● **What you will do**: Copy each line exactly. Leave nothing out.
───
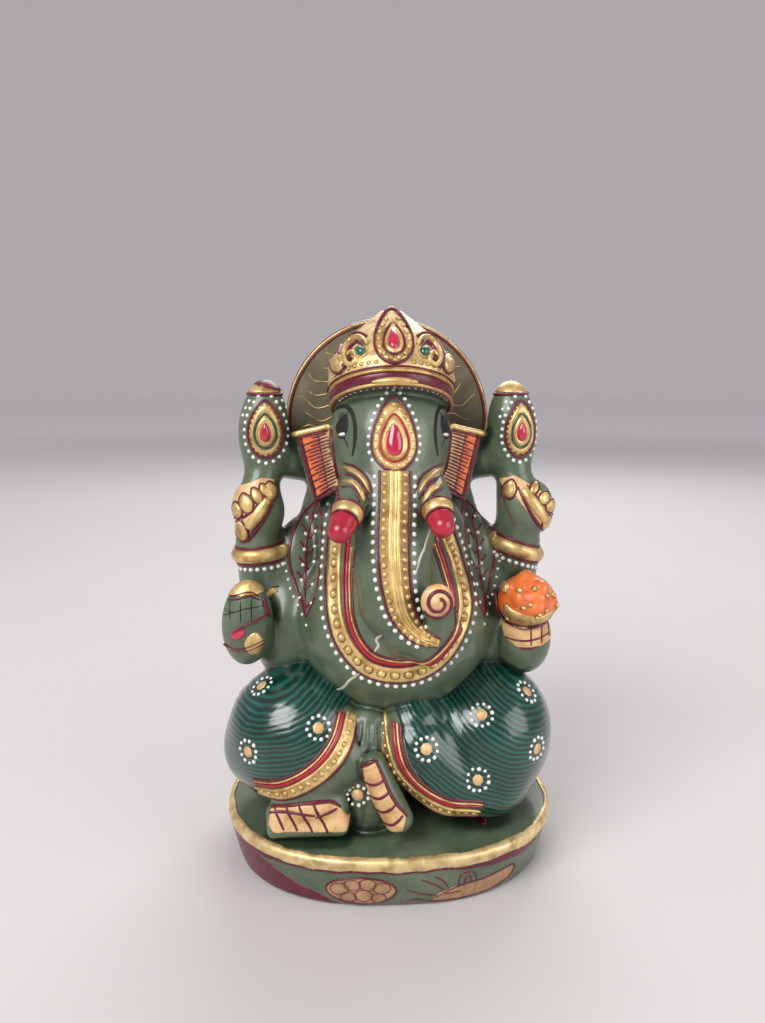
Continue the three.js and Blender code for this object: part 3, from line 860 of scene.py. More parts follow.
def area(points):
    """Signed distance in the front view to a closed outline, negative inside."""
    points = np.asarray(points, float)

    def f(p):
        x, z = p[0], p[2]
        best, inside = 1e9, False
        for (ax, az), (bx, bz) in zip(points, np.roll(points, -1, 0)):
            ex, ez = bx - ax, bz - az
            t = np.clip(((x - ax) * ex + (z - az) * ez) / (ex * ex + ez * ez), 0, 1)
            best = np.minimum(best, np.hypot(x - ax - t * ex, z - az - t * ez))
            if ez:
                inside = inside ^ (((az > z) != (bz > z)) & (x < (z - az) * ex / ez + ax))
        return np.where(inside, -best, best)

    return f


def within(outline, back):
    """The part of an outline that lies in front of a depth."""
    shape = area(outline)
    return lambda p: np.maximum(shape(p), p[1] - back)


# ---- The build ----

CREASE = 2.4
field, axes = evaluate(STONE, LOW, HIGH, VOXEL)
SKIN = Skin(field, axes, VOXEL)
body = Piece("carved_stone", "stone", "stone_carving")
points, quads = surface(field, axes, VOXEL)
body.add(points, quads)
stone_object = body.done()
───
● **Answer to the task**:
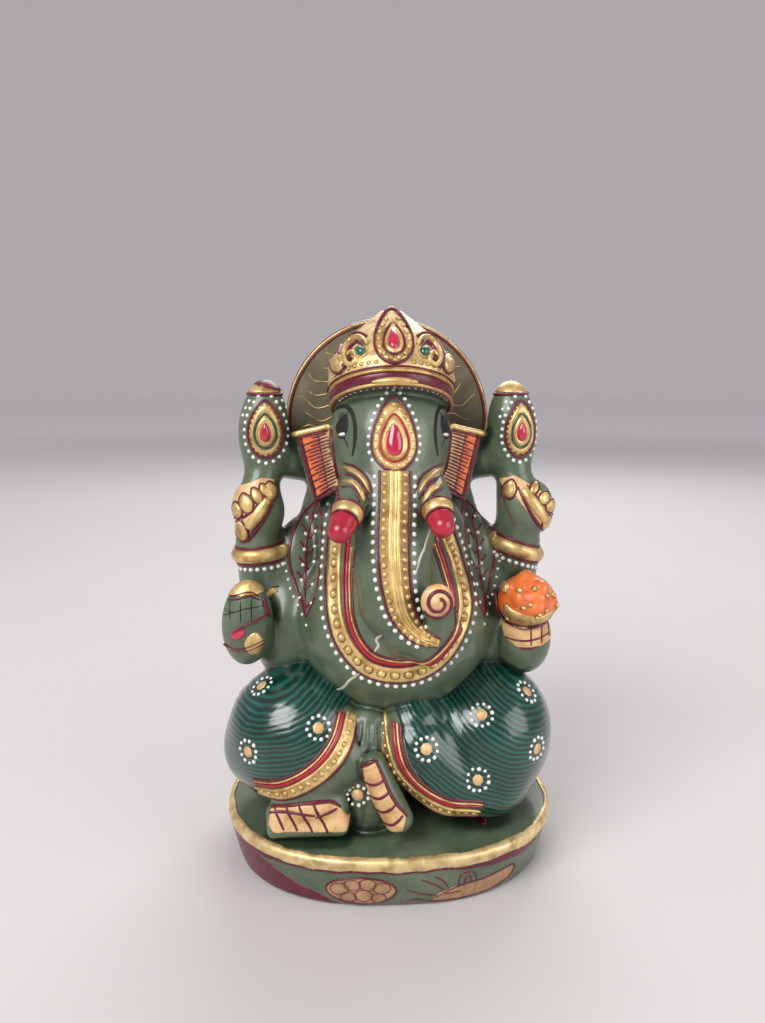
Continue the three.js and Blender code for this object: part 3, from line 860 of scene.py. More parts follow.
def area(points):
    """Signed distance in the front view to a closed outline, negative inside."""
    points = np.asarray(points, float)

    def f(p):
        x, z = p[0], p[2]
        best, inside = 1e9, False
        for (ax, az), (bx, bz) in zip(points, np.roll(points, -1, 0)):
            ex, ez = bx - ax, bz - az
            t = np.clip(((x - ax) * ex + (z - az) * ez) / (ex * ex + ez * ez), 0, 1)
            best = np.minimum(best, np.hypot(x - ax - t * ex, z - az - t * ez))
            if ez:
                inside = inside ^ (((az > z) != (bz > z)) & (x < (z - az) * ex / ez + ax))
        return np.where(inside, -best, best)

    return f


def within(outline, back):
    """The part of an outline that lies in front of a depth."""
    shape = area(outline)
    return lambda p: np.maximum(shape(p), p[1] - back)


# ---- The build ----

CREASE = 2.4
field, axes = evaluate(STONE, LOW, HIGH, VOXEL)
SKIN = Skin(field, axes, VOXEL)
body = Piece("carved_stone", "stone", "stone_carving")
points, quads = surface(field, axes, VOXEL)
body.add(points, quads)
stone_object = body.done()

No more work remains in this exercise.